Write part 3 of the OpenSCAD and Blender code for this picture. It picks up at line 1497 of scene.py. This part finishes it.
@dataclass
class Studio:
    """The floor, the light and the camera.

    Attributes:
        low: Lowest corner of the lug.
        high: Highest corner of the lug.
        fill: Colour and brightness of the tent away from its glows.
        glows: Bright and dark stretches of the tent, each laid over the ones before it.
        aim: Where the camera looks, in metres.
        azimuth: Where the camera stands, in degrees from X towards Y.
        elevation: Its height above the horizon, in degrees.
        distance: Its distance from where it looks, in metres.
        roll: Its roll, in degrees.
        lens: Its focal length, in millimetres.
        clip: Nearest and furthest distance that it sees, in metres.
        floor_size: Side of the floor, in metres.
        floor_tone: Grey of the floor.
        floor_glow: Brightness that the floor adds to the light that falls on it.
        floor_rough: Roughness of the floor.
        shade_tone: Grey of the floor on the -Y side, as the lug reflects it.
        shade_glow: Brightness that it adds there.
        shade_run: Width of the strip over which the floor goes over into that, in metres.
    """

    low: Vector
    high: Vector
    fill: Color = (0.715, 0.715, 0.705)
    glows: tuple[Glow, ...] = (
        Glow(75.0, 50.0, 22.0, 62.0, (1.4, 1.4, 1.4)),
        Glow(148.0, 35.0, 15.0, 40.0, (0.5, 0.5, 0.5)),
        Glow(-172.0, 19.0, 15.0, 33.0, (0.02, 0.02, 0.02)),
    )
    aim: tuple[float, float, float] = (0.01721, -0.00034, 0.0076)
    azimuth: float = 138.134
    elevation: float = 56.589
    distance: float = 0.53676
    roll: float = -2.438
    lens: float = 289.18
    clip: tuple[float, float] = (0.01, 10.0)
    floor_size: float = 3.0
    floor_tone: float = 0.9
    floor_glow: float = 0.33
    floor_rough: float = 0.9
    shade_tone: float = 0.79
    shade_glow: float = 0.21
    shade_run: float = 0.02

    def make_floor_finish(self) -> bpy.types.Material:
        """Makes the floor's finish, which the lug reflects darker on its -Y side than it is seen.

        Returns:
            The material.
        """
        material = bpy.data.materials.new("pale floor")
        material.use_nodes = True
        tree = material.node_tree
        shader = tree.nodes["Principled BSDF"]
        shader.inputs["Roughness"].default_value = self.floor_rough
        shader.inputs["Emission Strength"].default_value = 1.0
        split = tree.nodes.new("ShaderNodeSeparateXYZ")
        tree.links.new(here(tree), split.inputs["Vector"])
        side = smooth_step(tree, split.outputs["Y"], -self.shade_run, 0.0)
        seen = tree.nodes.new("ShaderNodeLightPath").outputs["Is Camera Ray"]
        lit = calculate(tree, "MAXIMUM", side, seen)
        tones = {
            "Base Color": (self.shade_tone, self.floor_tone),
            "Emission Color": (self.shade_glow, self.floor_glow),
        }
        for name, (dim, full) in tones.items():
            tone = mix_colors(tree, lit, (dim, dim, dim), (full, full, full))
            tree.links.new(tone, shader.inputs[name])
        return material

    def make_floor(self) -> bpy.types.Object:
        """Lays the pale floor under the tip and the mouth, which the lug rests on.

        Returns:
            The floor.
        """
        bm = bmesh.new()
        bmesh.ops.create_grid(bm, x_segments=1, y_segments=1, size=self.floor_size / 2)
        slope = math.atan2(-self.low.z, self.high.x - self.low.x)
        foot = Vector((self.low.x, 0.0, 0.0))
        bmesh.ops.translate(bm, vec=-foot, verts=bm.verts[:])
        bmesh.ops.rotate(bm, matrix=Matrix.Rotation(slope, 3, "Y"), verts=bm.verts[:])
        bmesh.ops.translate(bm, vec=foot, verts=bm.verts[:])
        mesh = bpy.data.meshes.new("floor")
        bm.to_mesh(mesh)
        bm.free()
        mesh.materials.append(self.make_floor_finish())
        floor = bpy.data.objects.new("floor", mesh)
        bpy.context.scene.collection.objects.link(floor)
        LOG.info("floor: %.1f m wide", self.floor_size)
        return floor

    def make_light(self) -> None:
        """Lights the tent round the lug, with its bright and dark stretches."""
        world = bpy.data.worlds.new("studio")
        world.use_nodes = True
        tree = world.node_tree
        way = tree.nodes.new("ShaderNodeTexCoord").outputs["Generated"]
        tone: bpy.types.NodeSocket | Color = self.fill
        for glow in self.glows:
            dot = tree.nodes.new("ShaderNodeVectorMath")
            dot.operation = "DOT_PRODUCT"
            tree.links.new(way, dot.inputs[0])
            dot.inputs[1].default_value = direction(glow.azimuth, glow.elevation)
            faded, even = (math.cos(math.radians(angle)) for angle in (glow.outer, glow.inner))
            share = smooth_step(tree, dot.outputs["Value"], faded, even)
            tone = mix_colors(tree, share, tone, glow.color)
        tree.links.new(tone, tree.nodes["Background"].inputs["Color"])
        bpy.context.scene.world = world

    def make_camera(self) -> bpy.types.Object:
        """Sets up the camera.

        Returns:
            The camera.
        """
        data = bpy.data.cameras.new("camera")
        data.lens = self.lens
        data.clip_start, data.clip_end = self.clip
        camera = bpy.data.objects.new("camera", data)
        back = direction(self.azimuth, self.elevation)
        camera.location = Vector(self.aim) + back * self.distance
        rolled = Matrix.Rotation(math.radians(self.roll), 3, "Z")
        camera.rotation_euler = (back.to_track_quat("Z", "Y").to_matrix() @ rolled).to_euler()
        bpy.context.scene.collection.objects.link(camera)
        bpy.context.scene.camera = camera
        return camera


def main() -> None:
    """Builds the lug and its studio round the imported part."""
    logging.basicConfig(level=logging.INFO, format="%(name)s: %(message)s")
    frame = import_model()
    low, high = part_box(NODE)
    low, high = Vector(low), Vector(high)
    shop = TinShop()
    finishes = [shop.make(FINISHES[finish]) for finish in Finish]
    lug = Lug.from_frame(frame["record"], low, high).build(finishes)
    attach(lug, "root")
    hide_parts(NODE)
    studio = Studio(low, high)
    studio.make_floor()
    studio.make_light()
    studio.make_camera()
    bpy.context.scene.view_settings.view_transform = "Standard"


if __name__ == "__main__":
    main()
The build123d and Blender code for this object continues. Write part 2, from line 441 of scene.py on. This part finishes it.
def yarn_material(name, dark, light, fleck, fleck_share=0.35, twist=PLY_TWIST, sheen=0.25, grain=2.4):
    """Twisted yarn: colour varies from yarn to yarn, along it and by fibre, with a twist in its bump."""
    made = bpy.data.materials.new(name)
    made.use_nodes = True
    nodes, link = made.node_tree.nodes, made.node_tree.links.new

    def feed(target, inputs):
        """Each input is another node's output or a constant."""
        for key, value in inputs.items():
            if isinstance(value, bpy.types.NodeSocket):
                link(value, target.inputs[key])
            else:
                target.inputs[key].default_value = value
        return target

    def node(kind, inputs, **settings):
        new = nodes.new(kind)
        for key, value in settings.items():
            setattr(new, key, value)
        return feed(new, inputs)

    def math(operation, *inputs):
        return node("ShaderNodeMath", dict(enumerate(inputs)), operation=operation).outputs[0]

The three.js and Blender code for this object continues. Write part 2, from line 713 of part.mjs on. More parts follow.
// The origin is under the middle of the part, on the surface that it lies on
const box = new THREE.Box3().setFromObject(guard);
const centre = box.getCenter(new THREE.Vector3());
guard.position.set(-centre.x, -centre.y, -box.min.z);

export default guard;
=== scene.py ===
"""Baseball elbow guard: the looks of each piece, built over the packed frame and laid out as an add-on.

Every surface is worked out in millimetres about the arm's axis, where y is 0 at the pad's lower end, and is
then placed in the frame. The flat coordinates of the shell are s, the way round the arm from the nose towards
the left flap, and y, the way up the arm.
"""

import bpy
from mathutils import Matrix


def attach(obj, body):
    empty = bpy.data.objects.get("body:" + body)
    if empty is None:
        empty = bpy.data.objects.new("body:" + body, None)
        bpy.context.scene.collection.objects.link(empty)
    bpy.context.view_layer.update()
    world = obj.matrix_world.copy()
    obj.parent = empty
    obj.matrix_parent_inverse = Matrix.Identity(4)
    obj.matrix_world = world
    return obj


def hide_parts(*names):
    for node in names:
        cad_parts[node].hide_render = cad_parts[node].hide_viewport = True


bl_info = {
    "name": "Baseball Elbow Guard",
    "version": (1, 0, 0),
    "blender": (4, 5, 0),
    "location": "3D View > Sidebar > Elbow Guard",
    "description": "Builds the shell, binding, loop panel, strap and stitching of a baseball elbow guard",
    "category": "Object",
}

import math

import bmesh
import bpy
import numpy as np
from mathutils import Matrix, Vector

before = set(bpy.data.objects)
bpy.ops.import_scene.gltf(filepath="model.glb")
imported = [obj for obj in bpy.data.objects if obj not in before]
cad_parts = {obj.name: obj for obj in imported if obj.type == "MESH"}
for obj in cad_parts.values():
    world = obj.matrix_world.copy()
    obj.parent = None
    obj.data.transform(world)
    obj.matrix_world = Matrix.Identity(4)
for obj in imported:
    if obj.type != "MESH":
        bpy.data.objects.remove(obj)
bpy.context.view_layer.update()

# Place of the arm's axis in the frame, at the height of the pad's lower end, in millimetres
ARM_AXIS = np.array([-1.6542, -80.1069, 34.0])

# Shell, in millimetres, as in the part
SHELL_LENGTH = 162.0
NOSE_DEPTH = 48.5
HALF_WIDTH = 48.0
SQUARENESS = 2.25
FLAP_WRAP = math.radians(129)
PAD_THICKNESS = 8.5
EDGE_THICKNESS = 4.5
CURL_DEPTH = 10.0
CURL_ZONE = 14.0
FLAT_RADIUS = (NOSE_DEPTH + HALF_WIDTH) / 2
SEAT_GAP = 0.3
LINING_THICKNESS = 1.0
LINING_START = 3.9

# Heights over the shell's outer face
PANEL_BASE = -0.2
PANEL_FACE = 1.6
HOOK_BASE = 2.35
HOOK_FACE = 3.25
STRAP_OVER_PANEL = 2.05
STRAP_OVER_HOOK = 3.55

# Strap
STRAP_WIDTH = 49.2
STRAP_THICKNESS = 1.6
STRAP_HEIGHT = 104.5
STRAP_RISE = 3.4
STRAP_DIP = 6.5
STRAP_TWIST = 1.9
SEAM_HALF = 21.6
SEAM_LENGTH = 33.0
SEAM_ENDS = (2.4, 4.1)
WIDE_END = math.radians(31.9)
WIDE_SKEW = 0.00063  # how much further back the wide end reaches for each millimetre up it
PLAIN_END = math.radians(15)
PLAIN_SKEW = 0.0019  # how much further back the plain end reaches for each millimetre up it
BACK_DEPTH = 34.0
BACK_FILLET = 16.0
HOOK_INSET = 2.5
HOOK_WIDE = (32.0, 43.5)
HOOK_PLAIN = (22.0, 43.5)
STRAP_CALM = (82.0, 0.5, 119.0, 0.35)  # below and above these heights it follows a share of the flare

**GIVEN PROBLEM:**
Which lines contain the word "before"? Return each of them.

**SOLVED EXERCISE:**
        glows: Bright and dark stretches of the tent, each laid over the ones before it.
before = set(bpy.data.objects)
imported = [obj for obj in bpy.data.objects if obj not in before]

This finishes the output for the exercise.